While they prefer to remain in the background off stage, give them a mic and they become superstars. Every time I have seen them perform the crowds have watched in awe, with rousing cheers from young and old. They are enchanting, riveting.
And with the first leg of their tour starting on May 31and June 1 at the Lyric Theatre in Gold Reef City, Joburg, fans have much to look forward to.
“Its a six-piece band with three backing vocalists and a big choir,” explains Luthando. “Over the years we’ve always wanted to do our own show. We’re taking them through our journey from the first album and we will include gospel songs.”
The two are known for their great renditions of gospel songs as well as their Afropop ballads.
The show will feature Bricks, DJ Cleo and one of their new artists, Tsoakae, who’s released a debut CD.
Tsoakae was part of their choir in their home town of Welkom. In fact, many of their up-and-coming artists they have worked with come from the North West.
“There are three influential places for us,” explains Ntobeko.
“The Eastern Cape, where we were born, the North West and Welkom, where we grew up. We work with people from those areas because we come from a background where there were no role models in terms of music. We had to come to Jozi and make our own contacts and we can help them with that.
“We can learn from them, too,” he continues. “Also, the church played a major role in developing us as musicians.”
Bricks is part of the show because he is one of the featured artists on The Journey Defined.
“Bricks was the first kwaito artist to do a kwaito love song with Sweetie, My Baby,” says Luthando. “It was produced by DJ Cleo. The song influenced us and we wanted him on this album.”
Bricks features on two tracks on the album, one of which is an R&B- influenced Afropop ballad which also has the brothers crooning away. It sounds jumbled on paper, but aurally it works beautifully. A classic in the making.
Of the ditzy kwaito artist, Ntobeko laughs: “Bricks is an excitable person to work with. From the first time he came to the studio he loved the song. He took it home and came back with the lyrics. When we are working with him he doesn’t mess around. He is focused, but still vibey.”
Understandably, they have been busy since their last release in 2009, but four years is a long time between albums.
“We took our time to do this album,” replies Ntobeko. “We wanted people to experience the wide spectrum of what we can do.”
Throughout the interview the two listen to each other and there is an unspoken understanding between them. Their calm closeness suggests they never argue, a near impossible dynamic between artists.

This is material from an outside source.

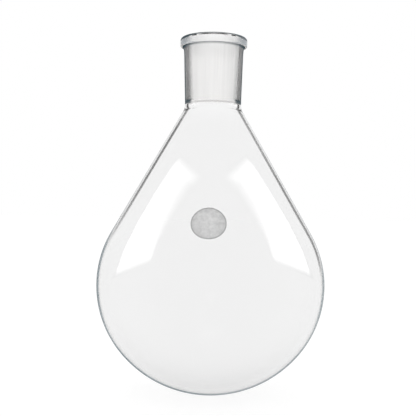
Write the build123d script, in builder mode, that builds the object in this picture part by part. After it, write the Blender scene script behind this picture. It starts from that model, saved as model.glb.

While they are not blood brothers, the two grew up to- gether from an early age.
“I remember we were eight years old and were fighting” recalls Luthando. “Our mother smacked us so hard and we were taught to respect each other and not shout.”
Ntobeko continues: “We’ve got each other’s back and that creates a platform to question each other and get that person to show creativity. We believe love is important. When things are done out of love you will want to hear that side of the story.
“When you write a song it is not an easy task. It only works out if you love and understand each other.”